If you would add charcoal directly to the soil, without activating, it acts like a sponge holding on nutrients which are then unavailable to the plants. This effect would last about one or two years.

When not to use charcoal:

Charcoal raises the ph of the soil, so adding it to already alkaline soil would be detrimental to plant growth. It is however possible to produce charcoal which does not raise the ph of the soil.

Biochar is an ancient ingredient of Terra Preta:

Biochar is a new buzzword in permaculture circles, but in reality it is ancient. Scientists found deep, very fertile soils patches within the shallow and relatively infertile soil of the amazon rainforest, called terra preta do índio which translates to black soil of the Indians. It is human made soil, dated between 450 BCE and 950 CE. It fed the densely populated areas along the Amazon River. The exact way the terra preta soil was made is still unknown, but charcoal was an important ingredient, together with faeces, pottery shards, manure, compost and shells.

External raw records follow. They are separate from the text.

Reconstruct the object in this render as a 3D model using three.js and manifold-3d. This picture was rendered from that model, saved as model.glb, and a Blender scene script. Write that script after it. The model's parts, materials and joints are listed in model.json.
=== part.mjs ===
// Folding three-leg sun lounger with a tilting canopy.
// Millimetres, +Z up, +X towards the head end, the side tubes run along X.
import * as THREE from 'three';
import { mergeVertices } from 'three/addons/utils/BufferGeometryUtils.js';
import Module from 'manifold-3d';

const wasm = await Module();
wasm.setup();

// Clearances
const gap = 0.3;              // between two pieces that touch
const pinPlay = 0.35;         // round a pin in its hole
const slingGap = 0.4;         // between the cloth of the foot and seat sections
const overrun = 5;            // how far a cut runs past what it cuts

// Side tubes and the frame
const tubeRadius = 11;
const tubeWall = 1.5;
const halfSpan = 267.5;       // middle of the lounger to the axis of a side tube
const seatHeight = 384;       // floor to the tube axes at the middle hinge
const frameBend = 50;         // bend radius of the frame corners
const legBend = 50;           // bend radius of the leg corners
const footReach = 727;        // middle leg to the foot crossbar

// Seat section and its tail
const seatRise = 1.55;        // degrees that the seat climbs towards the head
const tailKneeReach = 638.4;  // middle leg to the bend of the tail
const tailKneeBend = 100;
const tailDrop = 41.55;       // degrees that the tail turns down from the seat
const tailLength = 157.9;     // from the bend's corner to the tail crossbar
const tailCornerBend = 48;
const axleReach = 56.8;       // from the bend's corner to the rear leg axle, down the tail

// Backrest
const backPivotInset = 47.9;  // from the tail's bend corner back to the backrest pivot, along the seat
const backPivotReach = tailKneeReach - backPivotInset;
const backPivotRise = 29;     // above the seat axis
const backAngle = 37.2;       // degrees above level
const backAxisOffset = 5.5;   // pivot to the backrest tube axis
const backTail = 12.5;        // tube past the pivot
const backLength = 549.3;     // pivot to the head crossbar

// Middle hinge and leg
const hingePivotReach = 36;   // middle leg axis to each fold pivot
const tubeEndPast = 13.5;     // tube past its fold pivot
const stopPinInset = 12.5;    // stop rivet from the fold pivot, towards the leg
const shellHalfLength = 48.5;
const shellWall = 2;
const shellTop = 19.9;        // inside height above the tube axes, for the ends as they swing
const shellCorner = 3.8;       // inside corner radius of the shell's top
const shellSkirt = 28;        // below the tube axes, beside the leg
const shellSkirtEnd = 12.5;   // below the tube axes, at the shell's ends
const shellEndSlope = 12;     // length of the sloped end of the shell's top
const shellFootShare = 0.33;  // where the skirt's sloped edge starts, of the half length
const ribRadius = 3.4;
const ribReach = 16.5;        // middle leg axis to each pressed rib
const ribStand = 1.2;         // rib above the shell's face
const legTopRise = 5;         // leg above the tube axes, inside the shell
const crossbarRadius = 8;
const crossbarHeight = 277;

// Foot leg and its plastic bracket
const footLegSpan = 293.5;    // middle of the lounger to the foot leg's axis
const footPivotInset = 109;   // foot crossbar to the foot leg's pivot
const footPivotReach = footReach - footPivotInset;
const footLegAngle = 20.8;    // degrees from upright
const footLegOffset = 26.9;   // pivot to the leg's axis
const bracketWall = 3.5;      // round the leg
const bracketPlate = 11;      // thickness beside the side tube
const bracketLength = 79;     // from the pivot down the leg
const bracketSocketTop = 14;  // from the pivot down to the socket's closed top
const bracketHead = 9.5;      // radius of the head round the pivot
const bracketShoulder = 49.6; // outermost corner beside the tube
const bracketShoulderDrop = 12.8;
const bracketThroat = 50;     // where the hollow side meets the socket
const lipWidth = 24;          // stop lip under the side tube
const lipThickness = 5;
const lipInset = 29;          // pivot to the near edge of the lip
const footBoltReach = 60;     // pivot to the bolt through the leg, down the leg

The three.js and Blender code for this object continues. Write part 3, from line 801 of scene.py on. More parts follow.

Why would you want to make Biochar?

Too much wooden debris in a compost pile is a nuisance, because it needs years to break down and you shovel it in a circle. Make some biochar instead, it has scientifically long lasting improvements on your soil.

Making biochar is not all that complicated, especially if you like playing with fire. It is a very sustainable way to get rid of your woody garden debris, much better than throwing it in the green bin! Did you know that the Blue Mountains City council sends each and every green waste truck to Blayney, a 146km single or 292 km round trip – and calls it ‘green’! I would really prefer to see a local biochar producer instead.

My partner Michal produces charcoal in a simple drum and uses none of the contraptions you find all over youtube (and have to store in your shed). Go for it but: inform the fire service, watch fire bans, don’t burn in dry or windy weather, don’t leave the drum alone and have a hose ready.